In fact physics studies natural world, formulas are just the way we have to express that knowledge. Everything we see in a formula we can see in nature, the opposite is not true... yet

The demonstration we show here today only uses a coin and a balloon.
Easy and simple, like most of the great things in nature. This demonstration is perfect to show you what are centripetal and centrifugal forces.

What we need:

  • small coin, 1cent or 5 cents;
  • balloon;
How to:
  1. Place the coin inside the balloon;
  2. Inflate the balloon;
  3. Make a knot;
  4. Move the balloon, from bottom to top or upside down, rotate the balloon in your hand. Do this until the coin gain a steady circular motion.
What happened?

First the coin goes up and down, hits the balloon wall with an uncoordinated movement, after a while the coin begins a  steady circular motion, the coin will keep motion if we keep rotate the hand.

In a circular movement, centripetal and centrifugal forces are the same value, but with opposite signals, that means each of them pushes the coin in opposite directions. Centripetal force attracts the coin to the center of rotation, on the other hand centrifugal force pushes the same coin far from this center.
The coin maintains its movement because these two forces are in equilibrium with a third one, the tangential force, which makes the coin move inside the balloon.

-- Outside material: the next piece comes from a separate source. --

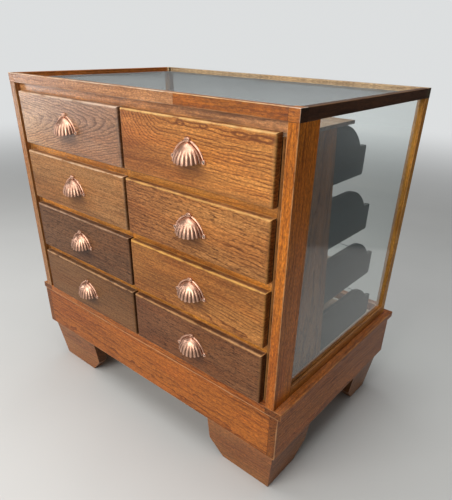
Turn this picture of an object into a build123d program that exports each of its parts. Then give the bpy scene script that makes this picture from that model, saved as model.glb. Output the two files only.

Some examples of this dynamic are:
A carousel, on which the bars where the vehicles are placed exert a centripetal force, while the person in the vehicle will feel a centrifugal force (1).
When describing a curve with a car, the friction of the road exerts a centripetal force on the wheels so it does not get out of the curve (1).

Another simple observation we can do with this balloon is Newton First Law of Movement, like we did with the egg

How to:

  • Spin the balloon until the coin start the steady circular motion;
  • Stop moving your hand, quickly place the balloon on the table and let it go.
What happened?
The balloon will keep spinning, like the egg did.

Because the coin in its interior will keep moving for a few more seconds, and like the Newton First Law of Movement says, if something is moving or stationary, it will stay that way unless something disturbs the system.

(1)força centrípeta. In Infopédia. Porto: Porto Editora, 2003-2011. Disponível em$forca-centripeta;

Et Voilá!
A coin, a balloon, a demonstration and lots of fun!